Another area this is done is using Append-Only-Files. Logging is a way of recording changes; some databases are based 100% on log-oriented designs.
BerkeleyDB has a nice log structure. Though used mostly for recovery, it does contain all the history so you can recreate the database from the log (up to the point you purge the log in which case you should also archive the database). Again someone has to decide when they can start a new log file, and when they can purge old log files, which you'd do to conserve space.
These database techniques can be applied in memory as well. (Nothing is free, though, of course ;)
Anyway, yes, there are fields where this is done.
Immutable data structures help preserve history, by simply keeping old copies; changes always go to new copies. (And efficiency techniques can make this not as bad as it sounds.)

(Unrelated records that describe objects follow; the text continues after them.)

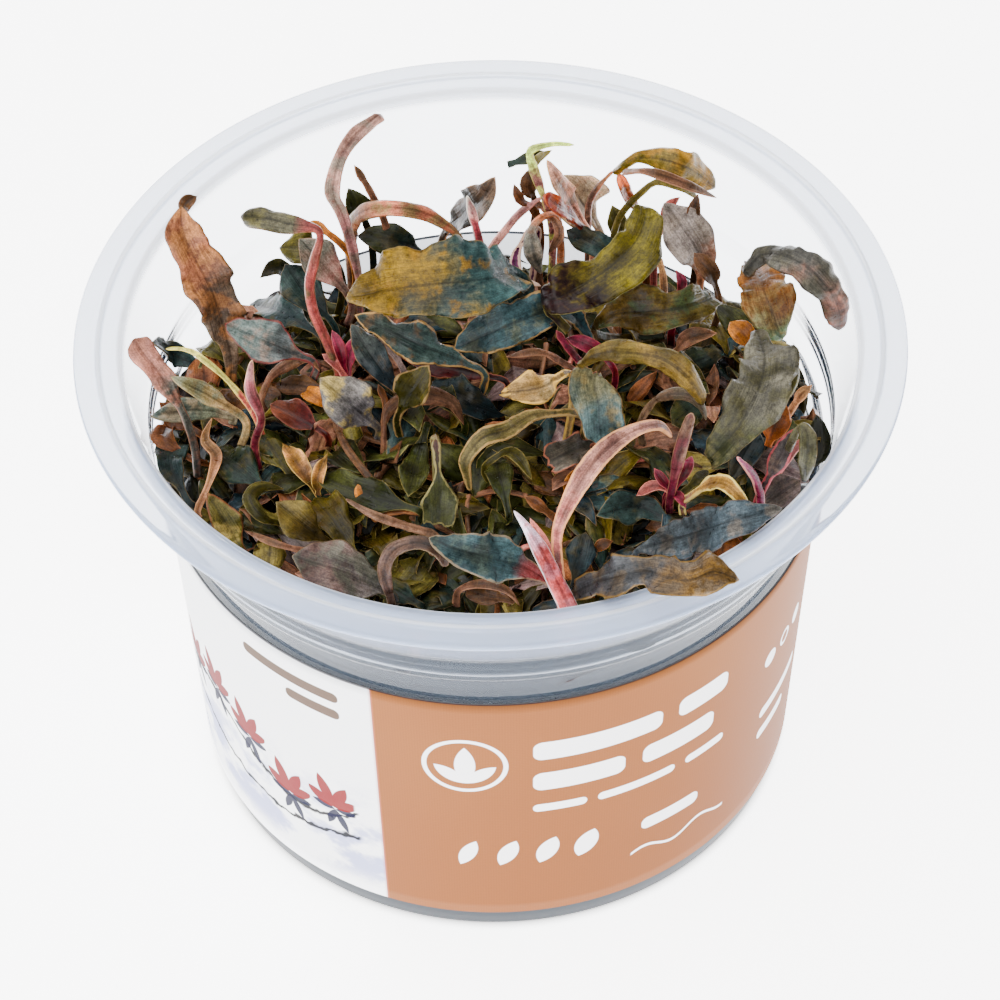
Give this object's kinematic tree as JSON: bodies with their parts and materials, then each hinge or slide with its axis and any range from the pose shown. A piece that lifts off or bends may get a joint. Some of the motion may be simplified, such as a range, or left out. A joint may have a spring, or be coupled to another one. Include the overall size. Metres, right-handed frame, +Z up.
{
  "type": "bucephalandra",
  "caption": "Bucephalandra clump with mottled teal, olive, rust and pink leaves, growing up out of a clear lidless plastic plant cup with a printed paper band.",
  "frame": {"origin": "middle of the cup's base, on the table", "axes": "+Z up the cup's axis, out of its mouth; -Y towards the side that the leaf lying over the flange and the middle of the band's joint between white and copper face; +X to the right seen from there"},
  "size_m": [0.105, 0.105, 0.0916],
  "materials": {
    "cup_plastic": "clear, slightly hazy moulded plastic",
    "label_paper": "satin printed paper, white and copper",
    "thicket": "dark damp roots, stems and old leaves",
    "teal": "satin leaf skin, dark teal with fine sparkles",
    "olive": "satin leaf skin, olive to yellow-brown",
    "green": "satin leaf skin, yellow-green",
    "grey": "speckled grey-brown leaf skin",
    "rust": "rust-orange to brown leaf skin",
    "ochre": "ochre leaf skin with pale margins",
    "pink": "glossy pink stem skin",
    "crimson": "glossy crimson shoot skin"
  },
  "bodies": {
    "root": {"cup": "cup_plastic", "label": "label_paper", "thicket": "thicket", "leaf_back_greybrown": "grey", "leaf_back_lilac": "grey", "stem_back_dark": "crimson", "sheath_back_brown": "rust", "leaf_back_cap": "olive", "leaf_back_dark_olive": "olive", "stem_mid_pink": "pink", "leaf_yellow_tip": "green", "leaf_tan_upright": "rust", "sheath_orange": "rust", "shoot_crimson_curl": "crimson", "leaf_hanging_dark": "teal", "shoot_back_pink": "pink", "leaf_arched_orange": "rust", "leaf_grey_pink": "grey", "leaf_rolled_tall": "rust", "leaf_upper_left": "olive", "leaf_rust_tall": "rust", "leaf_left_dark_green": "teal", "leaf_rust_left": "rust", "leaf_left_olive": "olive", "leaf_red_margin": "teal", "leaf_narrow_green": "green", "shoot_left_pink": "crimson", "leaf_veined_olive": "olive", "leaf_front_left": "olive", "leaf_centre_teal": "teal", "leaf_wavy_teal": "teal", "leaf_olive_tip": "olive", "leaf_grey_purple": "grey", "leaf_speckled_small": "grey", "leaf_veined_brown": "grey", "strap_ochre": "ochre", "stem_front_brown": "rust", "leaf_torn_square": "teal", "leaf_torn_amber": "ochre", "leaf_mid_teal": "teal", "leaf_olive_teal": "olive", "leaf_big_green": "green", "leaf_big_olive": "olive", "leaf_arch_brown": "grey", "leaf_arch_ochre": "ochre", "shoot_crimson_right": "crimson", "leaf_rust_oval": "rust", "leaf_arch_grey": "grey", "leaf_speckled_big": "grey", "leaf_pink_margin": "olive", "leaf_hooked_olive": "olive", "leaf_yellow_curl": "ochre", "shoot_magenta": "crimson", "leaf_front_right": "teal", "leaf_front_greybrown": "grey", "leaf_ring_brown": "rust", "leaf_front_teal": "teal", "leaf_over_rim": "rust", "strap_pink_long": "pink", "shoot_front_pink": "pink"}
  },
  "joints": []
}
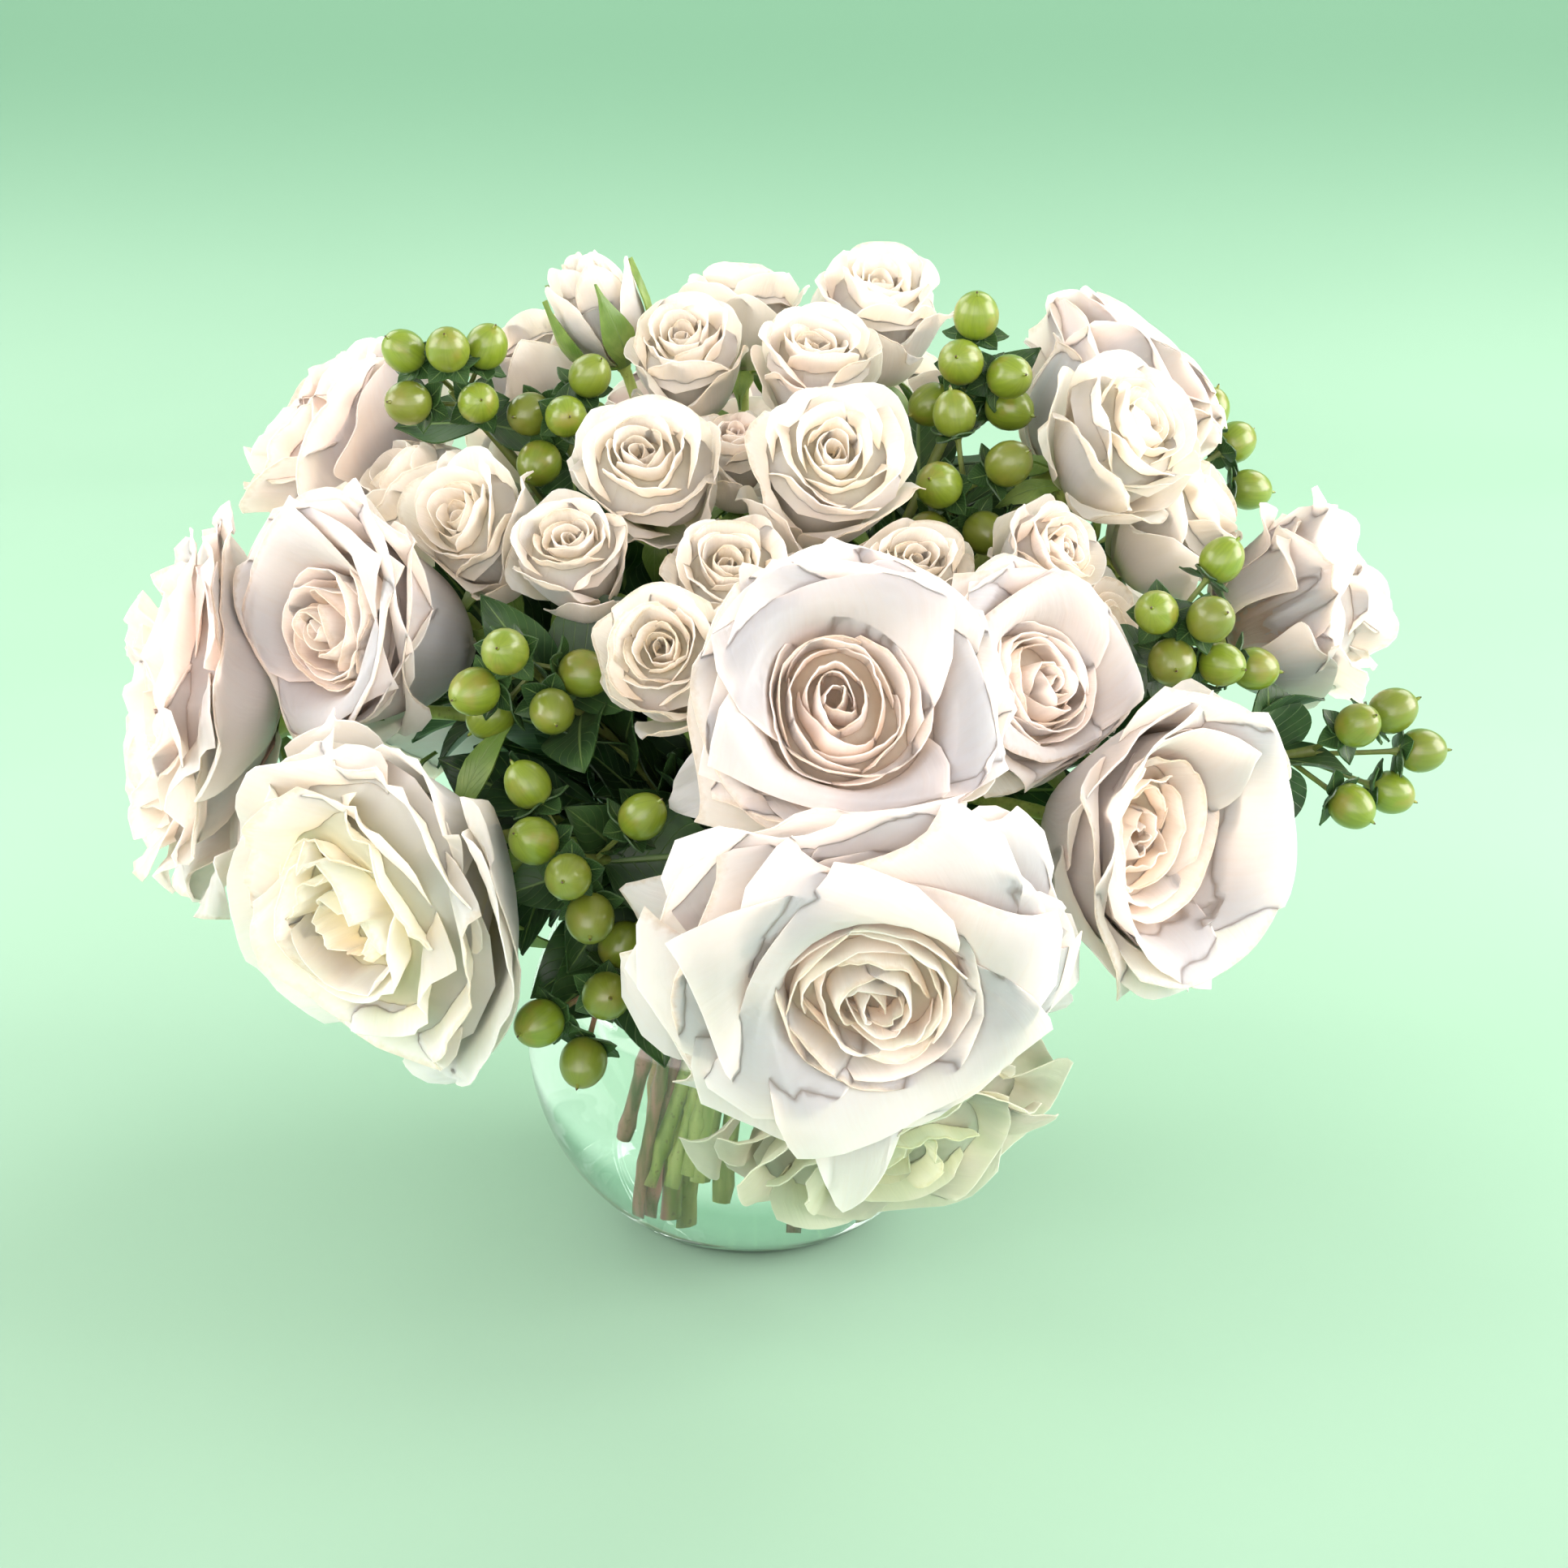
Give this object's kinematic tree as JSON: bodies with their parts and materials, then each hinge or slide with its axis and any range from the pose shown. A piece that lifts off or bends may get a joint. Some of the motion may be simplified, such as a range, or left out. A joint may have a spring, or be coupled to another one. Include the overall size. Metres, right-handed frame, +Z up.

Id's can help understand lineage without necessarily holding onto all the old copies.
If you do want to hold onto all old the copies, you have to look at your domain design to understand when/how/if old data structures possibly can get accessed with an eye toward how to eventually reclaim them. You'll mostly likely have to help get involved in defining how they get released, if ever. Or how they get archived for posterity though at the cost of slower access later.